The Australian insurance industry will grow to $110.72 billion by the end of 2025, from $96.87 billion last year, a compound annual growth rate of 0.6%, Accenture says.

Growth will be unevenly distributed though, with compound growth of 5.3% over the next five years in Property & Casualty to $47.67 billion, from $34.98 billion last year, while Life/Health is forecast to decline to $53.05 billion by 2025, from $61.89 billion at the start of 2020.

Mr Shaw tells insuranceNEWS.com.au Australia is “behind the curve” though executives are aware and “thinking about this” at every insurer and there is a broad push to influence behaviour in a preventative way.

“We will start to see a shift. We will catch up, but there’s a need to catch up,” he says. “We are going to move from the annual renewal cycle of say a motor policy – the only interaction really the insurer is getting at the moment – to move away from that to more engagement.

“Insurers are starting to change behaviours and they want to start rewarding customers for driving more safely. So they need capabilities to be able to that. It is this model to move toward prevention rather than just pay out as and when it happens.”

Mr Shaw says insurers must evaluate what skills and capabilities they need to offer that service.
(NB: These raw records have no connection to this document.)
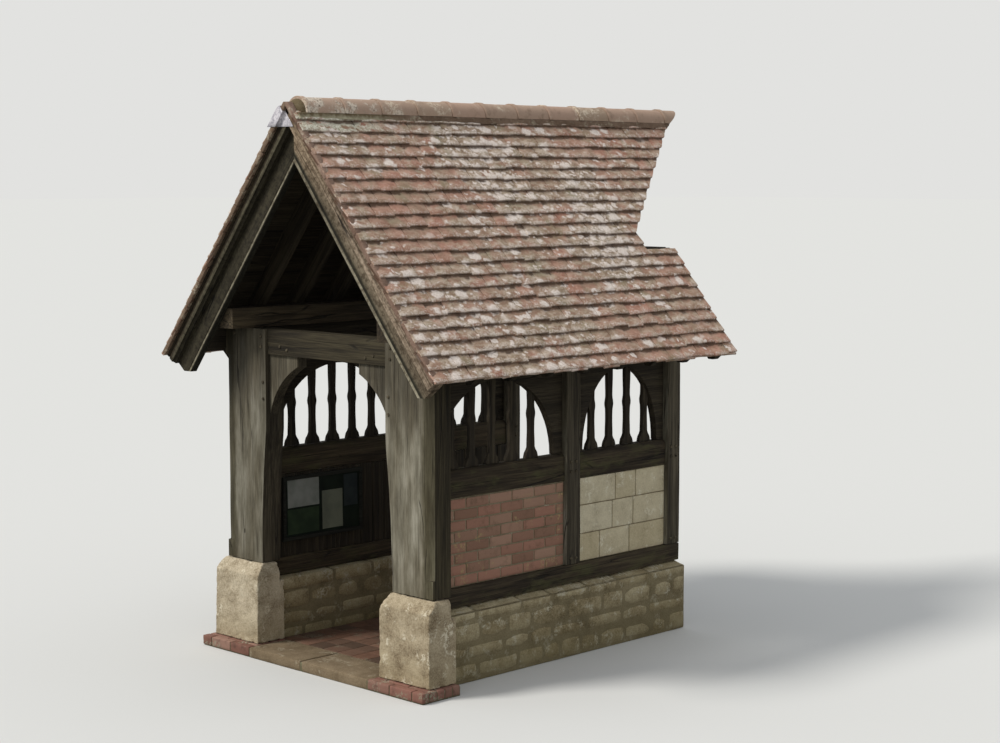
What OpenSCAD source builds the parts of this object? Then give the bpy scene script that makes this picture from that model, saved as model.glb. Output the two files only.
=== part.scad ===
// Gabled timber porch of lychgate form: oak posts on stone blocks, low stone side walls,
// open sides with cut splats under arched heads, moulded barge boards and a steep tiled roof.
// Millimetres, +Z up, the ground at Z = 0, the entrance gable towards -Y.
// Every piece is set out from the front of the gable (y = 0 there) and moved to the middle
// of the whole length at the end, so the origin is the centre of the footprint.

/* [Roof] */
// Half of the width across the eaves
half_span = 1480; // [1450:5:1510]
// Height of the tile edge at the eaves
eaves_z = 2160; // [2140:5:2180]
// Height where the two tiled slopes would meet
apex_z = 4000; // [3980:5:4020]
// Thickness of tiles and battens, square to the slope
roof_thick = 100; // [92:1:104]
// Thickness of the overlapping tiles alone, as it shows at the verge
tile_thick = 50; // [46:1:54]
// Length of the eaves, from gable to church wall
eaves_len = 3080; // [3000:10:3200]
// Distance from gable to the foot of the valley
valley_y = 2755; // [2720:5:2790]
// Distance from gable to the point where the ridge dies into the church roof
saddle_y = 4083; // [4060:1:4100]
// Half width of the roof at the foot of the valley
valley_x = 767; // [740:1:790]
// Height of the feet of the ridge tiles
ridge_z = 3882; // [3876:1:3888]
// Outer radius of a half-round ridge tile
ridge_r = 115; // [112:1:118]
// Length of one ridge tile
ridge_tile_len = 340; // [300:10:450]

/* [Barge boards] */
// Depth of the boards below the tile tops, square to the slope
barge_depth = 293; // [280:1:305]
// Depth of the outer board's lower edge below the tile tops
barge_step = 144; // [136:1:156]
// Thickness of each of the two boards
barge_thick = 50; // [42:1:52]
// Distance from gable to the face of the outer board
barge_y = 30; // [26:1:34]
// Height of the level cut at the feet
barge_foot_z = 2035; // [2025:1:2055]

/* [Posts and beams] */
// Distance from gable to the face of the front posts
post_y = 320; // [300:5:340]
// Depth of a front post
post_depth = 170; // [150:5:200]
// Outer face of a front post, from the middle of the porch
post_out = 1105; // [1090:5:1115]
// Half of the clear entrance at the foot of the posts
post_in = 700; // [680:5:710]
// How far the jowled head of a post stands in beyond its foot
jowl = 60; // [40:5:70]
// Height of the stone blocks under the front posts
padstone_z = 655; // [640:5:670]
// Underside of the wall plates, the height of all posts
plate_z = 2365; // [2350:5:2380]
// Depth of a wall plate
plate_depth = 150; // [145:5:155]
// Depth of a tie beam
tie_depth = 185; // [160:5:200]

/* [Side frames] */
// Middle of a side frame, from the middle of the porch
side_x = 850; // [840:5:860]
// Width of sill, posts and plate across the frame
frame_w = 160; // [150:2:170]
// Width of a middle or rear post along the frame
side_post = 145; // [130:5:160]
// Distance from gable to the front of the middle post
mid_post_y = 1810; // [1790:5:1830]
// Underside of the middle rail
rail_z = 1270; // [1250:5:1290]
// Depth of the middle rail
rail_depth = 195; // [180:5:200]
// Height of the arched heads above the rail
arch_rise = 590; // [560:5:610]
// Width of an arched head where it springs
arch_haunch = 75; // [60:5:80]
// Thickness of a splat
splat_thick = 30; // [24:1:34]

/* [Base] */
// Height of the threshold and of the tiled floor
floor_z = 75; // [60:5:90]
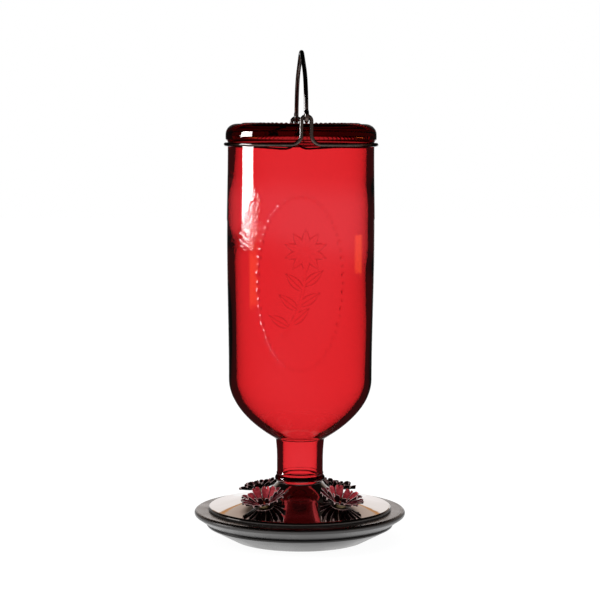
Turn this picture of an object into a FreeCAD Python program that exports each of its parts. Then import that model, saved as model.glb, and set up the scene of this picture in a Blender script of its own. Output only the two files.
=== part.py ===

“You’ve got to have a strategy in place around how you interact with the customer and what are the capabilities you need to do that. Really think about that and then execute on that.”

As insurers compete for new revenue growth in customer wellness, a convergence of the life insurance, health and wealth industries will generate $1.41 billion in new revenues, comprising $900 million from smart health products, $380 million in products and services for the aging population and $260 million from direct life and wealth management products.

As insurers cover exposure to environmental catastrophes, risks related to climate change are expected to make up $1.54 billion of new insurance revenues, while coverage and risk-mitigation services related to cyber threats are expected to generate $770 million.